SHORT TASK
Begin with the line that contains "coat_hooks();" and end with the line that contains "obj.parent = None": copy that span of lines exactly, and nothing outside it.

Modeling code records
>> begin

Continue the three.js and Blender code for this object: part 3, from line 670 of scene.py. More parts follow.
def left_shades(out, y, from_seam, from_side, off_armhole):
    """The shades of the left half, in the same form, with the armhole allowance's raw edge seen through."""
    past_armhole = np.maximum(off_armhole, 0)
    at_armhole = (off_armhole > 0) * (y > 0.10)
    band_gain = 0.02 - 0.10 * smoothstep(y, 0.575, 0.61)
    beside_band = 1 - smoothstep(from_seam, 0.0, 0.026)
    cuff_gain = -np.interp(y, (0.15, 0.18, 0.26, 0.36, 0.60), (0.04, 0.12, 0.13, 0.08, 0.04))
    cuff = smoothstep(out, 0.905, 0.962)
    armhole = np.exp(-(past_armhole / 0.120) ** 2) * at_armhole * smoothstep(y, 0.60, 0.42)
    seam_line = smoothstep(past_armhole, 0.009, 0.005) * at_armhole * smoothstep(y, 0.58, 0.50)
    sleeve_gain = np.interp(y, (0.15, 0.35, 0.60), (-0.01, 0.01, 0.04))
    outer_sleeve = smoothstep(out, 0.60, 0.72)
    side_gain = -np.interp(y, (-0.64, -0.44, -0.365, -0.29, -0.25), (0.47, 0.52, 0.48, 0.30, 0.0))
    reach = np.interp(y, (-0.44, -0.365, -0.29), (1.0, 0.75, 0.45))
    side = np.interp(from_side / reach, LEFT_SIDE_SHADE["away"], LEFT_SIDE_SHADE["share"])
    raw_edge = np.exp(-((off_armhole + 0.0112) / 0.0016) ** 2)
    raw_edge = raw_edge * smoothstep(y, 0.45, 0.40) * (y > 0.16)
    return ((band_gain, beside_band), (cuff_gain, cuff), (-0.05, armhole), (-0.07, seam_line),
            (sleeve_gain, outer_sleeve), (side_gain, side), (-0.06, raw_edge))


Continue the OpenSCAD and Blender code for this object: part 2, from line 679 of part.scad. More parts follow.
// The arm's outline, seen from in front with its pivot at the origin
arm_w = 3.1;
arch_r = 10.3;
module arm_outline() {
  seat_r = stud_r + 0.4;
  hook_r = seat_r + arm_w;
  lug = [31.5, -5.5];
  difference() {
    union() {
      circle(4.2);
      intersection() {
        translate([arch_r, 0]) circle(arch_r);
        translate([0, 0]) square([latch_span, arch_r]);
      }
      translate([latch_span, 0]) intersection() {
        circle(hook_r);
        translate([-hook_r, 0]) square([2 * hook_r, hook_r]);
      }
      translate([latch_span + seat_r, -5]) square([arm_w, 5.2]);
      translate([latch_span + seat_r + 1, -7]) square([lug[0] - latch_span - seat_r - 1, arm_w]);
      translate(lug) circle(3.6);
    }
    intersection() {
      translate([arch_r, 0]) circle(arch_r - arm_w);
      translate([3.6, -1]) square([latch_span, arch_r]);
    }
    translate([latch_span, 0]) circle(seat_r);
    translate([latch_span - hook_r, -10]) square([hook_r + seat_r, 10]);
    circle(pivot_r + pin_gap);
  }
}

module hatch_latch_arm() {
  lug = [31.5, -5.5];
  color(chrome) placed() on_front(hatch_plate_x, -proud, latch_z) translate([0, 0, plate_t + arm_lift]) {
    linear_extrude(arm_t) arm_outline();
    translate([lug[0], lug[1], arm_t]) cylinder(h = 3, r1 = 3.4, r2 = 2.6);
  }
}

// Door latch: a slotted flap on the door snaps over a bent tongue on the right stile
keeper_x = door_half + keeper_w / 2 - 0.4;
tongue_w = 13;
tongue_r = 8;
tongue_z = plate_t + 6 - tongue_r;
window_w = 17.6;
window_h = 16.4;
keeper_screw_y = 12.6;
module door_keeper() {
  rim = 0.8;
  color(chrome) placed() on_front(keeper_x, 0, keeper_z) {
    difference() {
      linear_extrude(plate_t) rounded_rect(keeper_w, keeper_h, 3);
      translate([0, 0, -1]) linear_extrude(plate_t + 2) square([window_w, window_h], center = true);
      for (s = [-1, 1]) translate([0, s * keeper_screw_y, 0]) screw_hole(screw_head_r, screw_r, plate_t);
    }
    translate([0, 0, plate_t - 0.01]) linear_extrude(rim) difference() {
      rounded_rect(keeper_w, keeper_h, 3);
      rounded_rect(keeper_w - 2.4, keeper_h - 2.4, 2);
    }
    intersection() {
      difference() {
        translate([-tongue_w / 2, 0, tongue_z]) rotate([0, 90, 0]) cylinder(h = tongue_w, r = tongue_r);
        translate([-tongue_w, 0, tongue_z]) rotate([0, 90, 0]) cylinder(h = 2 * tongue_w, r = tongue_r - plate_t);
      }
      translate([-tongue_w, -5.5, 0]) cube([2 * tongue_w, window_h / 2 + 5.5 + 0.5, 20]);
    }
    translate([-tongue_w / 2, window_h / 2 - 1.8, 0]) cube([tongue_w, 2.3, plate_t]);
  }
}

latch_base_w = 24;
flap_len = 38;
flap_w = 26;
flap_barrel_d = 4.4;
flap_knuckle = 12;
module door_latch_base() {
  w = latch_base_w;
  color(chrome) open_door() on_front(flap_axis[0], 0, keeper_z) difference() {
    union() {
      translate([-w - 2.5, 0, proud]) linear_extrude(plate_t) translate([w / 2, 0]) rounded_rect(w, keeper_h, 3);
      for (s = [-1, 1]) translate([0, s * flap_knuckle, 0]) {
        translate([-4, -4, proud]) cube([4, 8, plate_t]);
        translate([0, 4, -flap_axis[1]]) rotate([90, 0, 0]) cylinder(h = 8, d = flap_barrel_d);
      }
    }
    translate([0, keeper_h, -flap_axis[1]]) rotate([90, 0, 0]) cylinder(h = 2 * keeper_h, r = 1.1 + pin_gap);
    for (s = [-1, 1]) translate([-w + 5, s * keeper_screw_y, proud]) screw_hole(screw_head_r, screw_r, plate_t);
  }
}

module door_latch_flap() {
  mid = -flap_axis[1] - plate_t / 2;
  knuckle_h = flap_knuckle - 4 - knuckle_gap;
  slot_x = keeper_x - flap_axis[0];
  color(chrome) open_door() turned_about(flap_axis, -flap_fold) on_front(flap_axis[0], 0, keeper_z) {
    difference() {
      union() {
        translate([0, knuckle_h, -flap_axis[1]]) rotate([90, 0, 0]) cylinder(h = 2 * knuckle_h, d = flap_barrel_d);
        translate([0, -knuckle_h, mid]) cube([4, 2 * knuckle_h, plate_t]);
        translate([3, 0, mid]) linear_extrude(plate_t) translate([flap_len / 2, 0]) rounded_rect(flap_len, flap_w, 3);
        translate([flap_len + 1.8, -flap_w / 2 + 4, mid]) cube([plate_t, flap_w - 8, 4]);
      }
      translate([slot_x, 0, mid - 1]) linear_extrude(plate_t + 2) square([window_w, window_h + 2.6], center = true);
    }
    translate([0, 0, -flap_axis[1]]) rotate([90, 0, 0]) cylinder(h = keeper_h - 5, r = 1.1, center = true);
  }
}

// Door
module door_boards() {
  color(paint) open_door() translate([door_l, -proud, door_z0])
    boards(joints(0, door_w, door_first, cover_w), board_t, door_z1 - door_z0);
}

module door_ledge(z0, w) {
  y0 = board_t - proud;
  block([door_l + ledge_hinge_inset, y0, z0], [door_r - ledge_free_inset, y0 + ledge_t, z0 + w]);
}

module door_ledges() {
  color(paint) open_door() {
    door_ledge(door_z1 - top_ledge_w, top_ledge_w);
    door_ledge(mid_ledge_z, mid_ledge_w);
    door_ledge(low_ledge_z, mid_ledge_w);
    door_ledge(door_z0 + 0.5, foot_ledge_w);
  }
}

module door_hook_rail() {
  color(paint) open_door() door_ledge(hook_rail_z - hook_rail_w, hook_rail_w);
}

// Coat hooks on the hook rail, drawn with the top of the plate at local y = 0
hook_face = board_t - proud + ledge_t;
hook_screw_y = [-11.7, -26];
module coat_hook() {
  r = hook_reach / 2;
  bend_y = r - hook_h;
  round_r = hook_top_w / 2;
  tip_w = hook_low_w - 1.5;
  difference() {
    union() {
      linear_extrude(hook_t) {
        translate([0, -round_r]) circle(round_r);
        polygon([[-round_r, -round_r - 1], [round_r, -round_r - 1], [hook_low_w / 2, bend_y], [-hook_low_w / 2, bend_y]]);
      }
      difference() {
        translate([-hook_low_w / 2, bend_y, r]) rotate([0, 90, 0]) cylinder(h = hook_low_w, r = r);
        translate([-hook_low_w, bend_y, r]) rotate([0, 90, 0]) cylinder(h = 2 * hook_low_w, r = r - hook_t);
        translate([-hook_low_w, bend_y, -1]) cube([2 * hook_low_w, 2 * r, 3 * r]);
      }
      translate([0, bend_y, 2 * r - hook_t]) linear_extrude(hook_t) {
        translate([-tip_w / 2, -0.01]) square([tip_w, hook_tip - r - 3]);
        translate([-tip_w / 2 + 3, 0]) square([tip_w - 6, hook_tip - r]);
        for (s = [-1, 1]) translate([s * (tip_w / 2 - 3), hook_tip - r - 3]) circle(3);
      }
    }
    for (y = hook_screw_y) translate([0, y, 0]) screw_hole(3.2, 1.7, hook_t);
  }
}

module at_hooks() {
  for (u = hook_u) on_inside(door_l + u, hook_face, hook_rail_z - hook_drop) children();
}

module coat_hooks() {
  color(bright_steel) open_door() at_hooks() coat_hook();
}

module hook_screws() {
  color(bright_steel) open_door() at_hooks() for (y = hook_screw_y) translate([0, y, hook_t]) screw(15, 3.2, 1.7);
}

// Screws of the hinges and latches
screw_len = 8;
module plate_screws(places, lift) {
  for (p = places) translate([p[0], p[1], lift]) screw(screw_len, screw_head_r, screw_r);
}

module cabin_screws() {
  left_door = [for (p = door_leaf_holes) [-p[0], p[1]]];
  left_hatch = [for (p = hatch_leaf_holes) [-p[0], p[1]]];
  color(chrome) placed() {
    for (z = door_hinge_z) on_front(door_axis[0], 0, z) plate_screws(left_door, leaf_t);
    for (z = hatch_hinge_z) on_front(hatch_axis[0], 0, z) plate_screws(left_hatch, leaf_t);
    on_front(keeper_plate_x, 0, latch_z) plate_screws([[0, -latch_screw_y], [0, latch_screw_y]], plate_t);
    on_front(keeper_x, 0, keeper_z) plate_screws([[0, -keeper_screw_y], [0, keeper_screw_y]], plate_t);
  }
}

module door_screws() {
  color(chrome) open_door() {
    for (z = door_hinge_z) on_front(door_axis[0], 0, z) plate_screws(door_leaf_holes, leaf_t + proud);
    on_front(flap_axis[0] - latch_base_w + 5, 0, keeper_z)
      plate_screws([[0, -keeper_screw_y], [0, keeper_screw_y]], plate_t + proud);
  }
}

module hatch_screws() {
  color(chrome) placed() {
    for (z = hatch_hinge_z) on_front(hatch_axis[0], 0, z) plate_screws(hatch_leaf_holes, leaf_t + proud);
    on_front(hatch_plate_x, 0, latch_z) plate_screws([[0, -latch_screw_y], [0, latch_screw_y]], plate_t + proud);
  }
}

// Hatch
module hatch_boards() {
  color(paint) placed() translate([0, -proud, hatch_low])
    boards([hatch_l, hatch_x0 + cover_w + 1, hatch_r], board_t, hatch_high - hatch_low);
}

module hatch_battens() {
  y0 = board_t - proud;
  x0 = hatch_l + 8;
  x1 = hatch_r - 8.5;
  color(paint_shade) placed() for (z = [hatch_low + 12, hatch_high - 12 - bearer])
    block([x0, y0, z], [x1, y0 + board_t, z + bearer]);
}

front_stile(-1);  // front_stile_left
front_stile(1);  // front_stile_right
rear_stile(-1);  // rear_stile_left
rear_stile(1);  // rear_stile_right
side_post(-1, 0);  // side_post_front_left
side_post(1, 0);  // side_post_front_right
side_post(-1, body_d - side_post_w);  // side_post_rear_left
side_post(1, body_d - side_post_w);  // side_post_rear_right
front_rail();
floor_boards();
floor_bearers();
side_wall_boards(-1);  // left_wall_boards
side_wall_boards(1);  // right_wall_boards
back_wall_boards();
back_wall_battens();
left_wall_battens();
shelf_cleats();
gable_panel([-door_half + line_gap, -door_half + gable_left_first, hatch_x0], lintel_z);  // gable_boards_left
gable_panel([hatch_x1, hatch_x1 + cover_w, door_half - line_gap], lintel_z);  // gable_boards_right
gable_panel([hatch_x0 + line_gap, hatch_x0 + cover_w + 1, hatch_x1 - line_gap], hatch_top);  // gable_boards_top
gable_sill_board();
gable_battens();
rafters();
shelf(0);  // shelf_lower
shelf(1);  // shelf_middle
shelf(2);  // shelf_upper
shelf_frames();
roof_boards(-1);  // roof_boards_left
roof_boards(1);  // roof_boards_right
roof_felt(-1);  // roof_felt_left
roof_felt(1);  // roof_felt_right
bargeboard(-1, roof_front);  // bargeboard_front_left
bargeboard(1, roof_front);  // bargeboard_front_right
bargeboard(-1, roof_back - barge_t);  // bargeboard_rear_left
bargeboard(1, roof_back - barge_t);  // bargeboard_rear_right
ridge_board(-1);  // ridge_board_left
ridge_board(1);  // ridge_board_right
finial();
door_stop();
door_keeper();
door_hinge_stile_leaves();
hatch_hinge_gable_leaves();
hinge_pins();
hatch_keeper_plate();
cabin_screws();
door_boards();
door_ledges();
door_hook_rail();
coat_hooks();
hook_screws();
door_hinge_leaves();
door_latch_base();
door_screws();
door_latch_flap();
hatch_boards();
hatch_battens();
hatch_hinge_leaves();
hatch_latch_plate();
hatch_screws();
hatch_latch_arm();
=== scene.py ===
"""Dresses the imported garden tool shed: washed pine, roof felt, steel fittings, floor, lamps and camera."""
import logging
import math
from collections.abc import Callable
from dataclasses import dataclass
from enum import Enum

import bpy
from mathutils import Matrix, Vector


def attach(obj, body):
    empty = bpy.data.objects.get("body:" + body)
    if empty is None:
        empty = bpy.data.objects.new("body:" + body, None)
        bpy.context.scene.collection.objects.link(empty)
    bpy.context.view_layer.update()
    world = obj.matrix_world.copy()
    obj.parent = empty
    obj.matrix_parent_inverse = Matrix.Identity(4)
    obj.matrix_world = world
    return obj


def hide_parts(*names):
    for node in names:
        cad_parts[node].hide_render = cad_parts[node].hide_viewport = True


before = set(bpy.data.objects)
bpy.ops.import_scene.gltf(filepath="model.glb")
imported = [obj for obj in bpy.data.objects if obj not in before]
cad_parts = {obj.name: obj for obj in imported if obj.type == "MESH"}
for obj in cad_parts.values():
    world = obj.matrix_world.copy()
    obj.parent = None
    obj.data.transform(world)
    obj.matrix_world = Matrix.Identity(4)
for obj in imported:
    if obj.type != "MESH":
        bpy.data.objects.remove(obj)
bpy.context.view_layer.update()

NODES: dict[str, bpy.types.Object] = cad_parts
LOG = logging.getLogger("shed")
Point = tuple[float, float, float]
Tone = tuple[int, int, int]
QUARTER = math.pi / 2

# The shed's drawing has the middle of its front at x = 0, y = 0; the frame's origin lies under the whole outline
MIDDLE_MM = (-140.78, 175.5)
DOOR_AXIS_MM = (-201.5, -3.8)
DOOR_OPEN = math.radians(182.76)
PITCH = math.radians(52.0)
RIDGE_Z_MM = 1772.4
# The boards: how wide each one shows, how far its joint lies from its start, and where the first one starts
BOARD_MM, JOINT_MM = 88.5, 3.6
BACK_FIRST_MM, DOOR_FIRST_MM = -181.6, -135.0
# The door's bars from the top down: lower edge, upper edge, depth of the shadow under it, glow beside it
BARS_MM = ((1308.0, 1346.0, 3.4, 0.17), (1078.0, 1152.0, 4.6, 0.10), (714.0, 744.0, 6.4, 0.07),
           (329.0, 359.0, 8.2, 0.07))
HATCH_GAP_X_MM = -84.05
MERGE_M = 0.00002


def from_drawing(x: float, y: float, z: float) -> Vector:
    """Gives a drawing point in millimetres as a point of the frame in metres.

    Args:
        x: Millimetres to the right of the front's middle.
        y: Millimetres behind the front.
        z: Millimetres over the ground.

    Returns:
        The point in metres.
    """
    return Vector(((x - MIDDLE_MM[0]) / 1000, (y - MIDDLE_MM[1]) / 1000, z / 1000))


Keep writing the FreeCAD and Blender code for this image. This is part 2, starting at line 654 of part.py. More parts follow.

>> end

EXPECTED ANSWER
coat_hooks();
hook_screws();
door_hinge_leaves();
door_latch_base();
door_screws();
door_latch_flap();
hatch_boards();
hatch_battens();
hatch_hinge_leaves();
hatch_latch_plate();
hatch_screws();
hatch_latch_arm();
=== scene.py ===
"""Dresses the imported garden tool shed: washed pine, roof felt, steel fittings, floor, lamps and camera."""
import logging
import math
from collections.abc import Callable
from dataclasses import dataclass
from enum import Enum

import bpy
from mathutils import Matrix, Vector


def attach(obj, body):
    empty = bpy.data.objects.get("body:" + body)
    if empty is None:
        empty = bpy.data.objects.new("body:" + body, None)
        bpy.context.scene.collection.objects.link(empty)
    bpy.context.view_layer.update()
    world = obj.matrix_world.copy()
    obj.parent = empty
    obj.matrix_parent_inverse = Matrix.Identity(4)
    obj.matrix_world = world
    return obj


def hide_parts(*names):
    for node in names:
        cad_parts[node].hide_render = cad_parts[node].hide_viewport = True


before = set(bpy.data.objects)
bpy.ops.import_scene.gltf(filepath="model.glb")
imported = [obj for obj in bpy.data.objects if obj not in before]
cad_parts = {obj.name: obj for obj in imported if obj.type == "MESH"}
for obj in cad_parts.values():
    world = obj.matrix_world.copy()
    obj.parent = None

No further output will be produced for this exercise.